COLLECTED MATERIAL:
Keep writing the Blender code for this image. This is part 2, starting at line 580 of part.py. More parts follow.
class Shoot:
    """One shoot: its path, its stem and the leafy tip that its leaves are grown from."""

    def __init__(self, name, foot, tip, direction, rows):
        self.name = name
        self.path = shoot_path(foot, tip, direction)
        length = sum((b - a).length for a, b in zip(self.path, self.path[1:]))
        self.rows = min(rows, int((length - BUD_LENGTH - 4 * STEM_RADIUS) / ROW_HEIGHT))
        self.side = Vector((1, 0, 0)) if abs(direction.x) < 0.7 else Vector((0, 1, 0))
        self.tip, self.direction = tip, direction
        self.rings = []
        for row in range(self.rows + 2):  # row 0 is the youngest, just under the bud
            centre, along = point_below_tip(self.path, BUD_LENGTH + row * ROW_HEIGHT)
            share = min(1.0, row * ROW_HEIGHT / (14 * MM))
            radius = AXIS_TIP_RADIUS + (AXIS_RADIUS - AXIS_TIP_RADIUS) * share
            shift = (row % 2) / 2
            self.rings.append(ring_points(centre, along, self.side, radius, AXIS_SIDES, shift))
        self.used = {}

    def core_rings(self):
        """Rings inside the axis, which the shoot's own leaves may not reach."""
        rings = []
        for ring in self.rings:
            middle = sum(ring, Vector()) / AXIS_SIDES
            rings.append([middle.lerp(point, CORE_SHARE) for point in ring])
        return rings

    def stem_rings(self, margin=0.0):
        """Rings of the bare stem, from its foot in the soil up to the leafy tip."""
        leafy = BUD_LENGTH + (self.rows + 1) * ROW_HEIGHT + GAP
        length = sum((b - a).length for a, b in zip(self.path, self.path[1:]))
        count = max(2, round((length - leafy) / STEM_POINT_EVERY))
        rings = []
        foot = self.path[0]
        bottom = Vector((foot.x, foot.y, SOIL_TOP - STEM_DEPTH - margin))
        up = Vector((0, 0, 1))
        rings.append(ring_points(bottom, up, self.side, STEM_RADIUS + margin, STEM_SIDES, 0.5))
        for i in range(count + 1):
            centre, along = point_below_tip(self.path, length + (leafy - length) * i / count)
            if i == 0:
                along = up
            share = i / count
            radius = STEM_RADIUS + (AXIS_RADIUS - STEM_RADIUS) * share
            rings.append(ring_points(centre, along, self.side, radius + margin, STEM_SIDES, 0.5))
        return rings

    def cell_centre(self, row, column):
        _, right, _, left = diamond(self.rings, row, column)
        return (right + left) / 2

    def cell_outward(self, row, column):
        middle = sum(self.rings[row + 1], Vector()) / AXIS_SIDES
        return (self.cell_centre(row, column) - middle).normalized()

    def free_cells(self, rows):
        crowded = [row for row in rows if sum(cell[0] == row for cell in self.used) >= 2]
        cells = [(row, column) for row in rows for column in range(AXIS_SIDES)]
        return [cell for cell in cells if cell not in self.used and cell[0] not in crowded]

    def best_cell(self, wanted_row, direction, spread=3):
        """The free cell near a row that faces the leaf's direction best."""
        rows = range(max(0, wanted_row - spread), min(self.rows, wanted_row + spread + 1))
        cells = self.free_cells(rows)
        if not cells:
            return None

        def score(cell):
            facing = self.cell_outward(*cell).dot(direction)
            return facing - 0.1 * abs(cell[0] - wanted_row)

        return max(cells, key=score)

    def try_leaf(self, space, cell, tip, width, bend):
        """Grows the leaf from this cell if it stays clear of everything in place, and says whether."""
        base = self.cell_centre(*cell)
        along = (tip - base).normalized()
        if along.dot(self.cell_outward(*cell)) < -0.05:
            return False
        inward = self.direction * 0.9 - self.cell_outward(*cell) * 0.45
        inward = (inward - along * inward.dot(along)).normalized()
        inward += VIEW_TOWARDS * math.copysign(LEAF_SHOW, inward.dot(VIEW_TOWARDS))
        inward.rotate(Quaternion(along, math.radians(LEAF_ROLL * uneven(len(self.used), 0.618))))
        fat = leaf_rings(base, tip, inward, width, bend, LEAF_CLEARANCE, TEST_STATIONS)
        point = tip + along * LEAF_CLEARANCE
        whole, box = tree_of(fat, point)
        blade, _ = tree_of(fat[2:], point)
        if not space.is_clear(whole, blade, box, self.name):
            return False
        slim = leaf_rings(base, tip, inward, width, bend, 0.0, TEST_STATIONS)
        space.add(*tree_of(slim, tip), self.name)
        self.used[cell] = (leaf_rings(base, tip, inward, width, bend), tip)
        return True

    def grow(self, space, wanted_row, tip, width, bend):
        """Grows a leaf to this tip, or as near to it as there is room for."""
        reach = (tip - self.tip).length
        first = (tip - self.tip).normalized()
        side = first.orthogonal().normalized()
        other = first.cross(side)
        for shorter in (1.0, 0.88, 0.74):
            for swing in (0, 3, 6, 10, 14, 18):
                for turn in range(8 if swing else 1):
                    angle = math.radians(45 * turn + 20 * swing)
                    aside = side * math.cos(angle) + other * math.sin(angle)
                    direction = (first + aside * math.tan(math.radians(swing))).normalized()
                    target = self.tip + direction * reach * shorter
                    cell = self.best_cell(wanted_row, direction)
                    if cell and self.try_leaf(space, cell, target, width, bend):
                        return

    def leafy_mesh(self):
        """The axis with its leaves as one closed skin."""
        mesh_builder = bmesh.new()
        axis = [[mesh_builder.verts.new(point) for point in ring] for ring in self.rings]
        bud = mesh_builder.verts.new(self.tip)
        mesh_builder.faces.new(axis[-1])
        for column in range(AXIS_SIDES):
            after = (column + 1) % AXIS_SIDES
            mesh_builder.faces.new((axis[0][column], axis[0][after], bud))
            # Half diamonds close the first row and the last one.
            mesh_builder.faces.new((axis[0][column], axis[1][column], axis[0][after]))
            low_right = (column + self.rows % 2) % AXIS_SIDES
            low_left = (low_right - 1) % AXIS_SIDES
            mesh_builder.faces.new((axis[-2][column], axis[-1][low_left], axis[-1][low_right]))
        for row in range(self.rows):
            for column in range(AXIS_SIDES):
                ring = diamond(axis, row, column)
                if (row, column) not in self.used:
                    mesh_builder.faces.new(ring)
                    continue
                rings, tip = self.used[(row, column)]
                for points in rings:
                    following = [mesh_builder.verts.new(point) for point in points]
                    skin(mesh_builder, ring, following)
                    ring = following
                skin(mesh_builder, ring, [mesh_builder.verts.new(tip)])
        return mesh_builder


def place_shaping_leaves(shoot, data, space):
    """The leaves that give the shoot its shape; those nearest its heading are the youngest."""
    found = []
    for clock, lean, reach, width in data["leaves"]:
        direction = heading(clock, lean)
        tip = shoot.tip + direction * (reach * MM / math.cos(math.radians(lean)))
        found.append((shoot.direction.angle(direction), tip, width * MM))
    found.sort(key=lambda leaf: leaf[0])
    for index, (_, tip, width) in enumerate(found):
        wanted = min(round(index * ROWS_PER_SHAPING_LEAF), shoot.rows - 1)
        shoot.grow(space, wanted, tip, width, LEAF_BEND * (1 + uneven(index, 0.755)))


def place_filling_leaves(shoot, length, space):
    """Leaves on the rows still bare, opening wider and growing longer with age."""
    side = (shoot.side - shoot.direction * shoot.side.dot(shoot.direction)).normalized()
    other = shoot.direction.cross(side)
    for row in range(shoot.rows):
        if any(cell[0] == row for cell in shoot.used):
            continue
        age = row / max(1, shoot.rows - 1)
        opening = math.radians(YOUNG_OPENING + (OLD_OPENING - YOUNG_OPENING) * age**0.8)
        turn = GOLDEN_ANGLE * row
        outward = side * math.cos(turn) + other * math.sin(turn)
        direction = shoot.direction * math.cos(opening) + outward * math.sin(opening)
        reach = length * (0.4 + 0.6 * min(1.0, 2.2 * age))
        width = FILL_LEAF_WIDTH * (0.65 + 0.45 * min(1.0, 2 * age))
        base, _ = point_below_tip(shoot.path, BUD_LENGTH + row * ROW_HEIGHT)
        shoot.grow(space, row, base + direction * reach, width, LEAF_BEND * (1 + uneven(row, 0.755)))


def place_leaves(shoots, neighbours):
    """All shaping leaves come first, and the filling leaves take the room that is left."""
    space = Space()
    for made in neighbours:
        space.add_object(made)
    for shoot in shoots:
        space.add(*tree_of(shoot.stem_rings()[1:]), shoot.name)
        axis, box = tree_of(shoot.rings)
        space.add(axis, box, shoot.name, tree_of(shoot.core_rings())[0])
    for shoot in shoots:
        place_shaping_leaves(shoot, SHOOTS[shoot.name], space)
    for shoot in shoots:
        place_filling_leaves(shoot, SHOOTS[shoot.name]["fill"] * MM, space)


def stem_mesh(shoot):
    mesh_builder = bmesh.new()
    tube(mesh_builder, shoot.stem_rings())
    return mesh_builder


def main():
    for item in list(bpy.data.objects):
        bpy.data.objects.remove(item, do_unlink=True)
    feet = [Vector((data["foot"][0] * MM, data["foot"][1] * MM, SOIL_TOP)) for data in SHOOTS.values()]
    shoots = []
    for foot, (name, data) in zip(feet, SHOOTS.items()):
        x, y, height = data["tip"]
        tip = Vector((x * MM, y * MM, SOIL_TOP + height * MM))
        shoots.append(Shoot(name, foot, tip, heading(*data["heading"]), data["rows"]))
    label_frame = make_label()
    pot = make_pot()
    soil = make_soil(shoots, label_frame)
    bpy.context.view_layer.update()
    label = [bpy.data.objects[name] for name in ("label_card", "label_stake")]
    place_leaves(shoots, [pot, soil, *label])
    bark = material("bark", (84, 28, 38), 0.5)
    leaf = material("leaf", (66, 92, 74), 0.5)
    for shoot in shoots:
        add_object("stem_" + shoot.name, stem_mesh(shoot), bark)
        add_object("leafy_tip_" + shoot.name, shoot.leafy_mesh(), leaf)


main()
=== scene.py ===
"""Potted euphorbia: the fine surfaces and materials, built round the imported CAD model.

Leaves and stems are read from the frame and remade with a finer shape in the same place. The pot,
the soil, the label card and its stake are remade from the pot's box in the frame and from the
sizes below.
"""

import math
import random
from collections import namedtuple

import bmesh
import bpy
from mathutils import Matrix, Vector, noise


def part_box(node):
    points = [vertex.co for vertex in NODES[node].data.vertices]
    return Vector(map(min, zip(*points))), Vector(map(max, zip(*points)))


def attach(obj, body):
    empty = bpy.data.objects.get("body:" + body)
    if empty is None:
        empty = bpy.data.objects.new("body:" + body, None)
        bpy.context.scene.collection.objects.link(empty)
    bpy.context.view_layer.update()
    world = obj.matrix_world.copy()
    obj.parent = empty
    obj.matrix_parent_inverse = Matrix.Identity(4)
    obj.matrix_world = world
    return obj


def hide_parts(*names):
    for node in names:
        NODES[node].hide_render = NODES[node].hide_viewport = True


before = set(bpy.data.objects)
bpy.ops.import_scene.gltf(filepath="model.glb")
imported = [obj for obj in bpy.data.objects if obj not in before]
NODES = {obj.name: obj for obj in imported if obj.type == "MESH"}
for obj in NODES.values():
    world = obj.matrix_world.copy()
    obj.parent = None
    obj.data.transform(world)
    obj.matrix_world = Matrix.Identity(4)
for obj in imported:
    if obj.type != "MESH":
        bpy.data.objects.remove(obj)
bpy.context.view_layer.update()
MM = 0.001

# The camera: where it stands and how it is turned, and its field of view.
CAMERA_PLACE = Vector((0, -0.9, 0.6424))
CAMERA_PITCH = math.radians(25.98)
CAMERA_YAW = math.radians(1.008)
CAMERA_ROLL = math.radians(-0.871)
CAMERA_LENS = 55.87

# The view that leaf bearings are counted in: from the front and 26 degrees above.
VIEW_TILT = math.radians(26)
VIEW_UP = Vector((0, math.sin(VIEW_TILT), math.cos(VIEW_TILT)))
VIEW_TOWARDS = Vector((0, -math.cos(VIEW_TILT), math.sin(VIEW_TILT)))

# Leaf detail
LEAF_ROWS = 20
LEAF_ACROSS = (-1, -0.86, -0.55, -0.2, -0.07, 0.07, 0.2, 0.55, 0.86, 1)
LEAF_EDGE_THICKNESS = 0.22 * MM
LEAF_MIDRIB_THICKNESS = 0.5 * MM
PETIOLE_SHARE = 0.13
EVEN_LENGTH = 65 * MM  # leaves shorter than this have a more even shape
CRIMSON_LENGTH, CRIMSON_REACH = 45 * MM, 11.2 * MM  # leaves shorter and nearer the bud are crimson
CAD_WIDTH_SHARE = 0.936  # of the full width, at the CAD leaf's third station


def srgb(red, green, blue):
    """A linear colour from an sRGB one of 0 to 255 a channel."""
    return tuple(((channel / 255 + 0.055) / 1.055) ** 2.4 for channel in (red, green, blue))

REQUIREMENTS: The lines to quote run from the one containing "obj.data.transform(world)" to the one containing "Vector((0, -math.cos(VIEW_TILT), math.sin(VIEW_TILT)))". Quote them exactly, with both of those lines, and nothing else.

TASK RESULT:
    obj.data.transform(world)
    obj.matrix_world = Matrix.Identity(4)
for obj in imported:
    if obj.type != "MESH":
        bpy.data.objects.remove(obj)
bpy.context.view_layer.update()
MM = 0.001

# The camera: where it stands and how it is turned, and its field of view.
CAMERA_PLACE = Vector((0, -0.9, 0.6424))
CAMERA_PITCH = math.radians(25.98)
CAMERA_YAW = math.radians(1.008)
CAMERA_ROLL = math.radians(-0.871)
CAMERA_LENS = 55.87

# The view that leaf bearings are counted in: from the front and 26 degrees above.
VIEW_TILT = math.radians(26)
VIEW_UP = Vector((0, math.sin(VIEW_TILT), math.cos(VIEW_TILT)))
VIEW_TOWARDS = Vector((0, -math.cos(VIEW_TILT), math.sin(VIEW_TILT)))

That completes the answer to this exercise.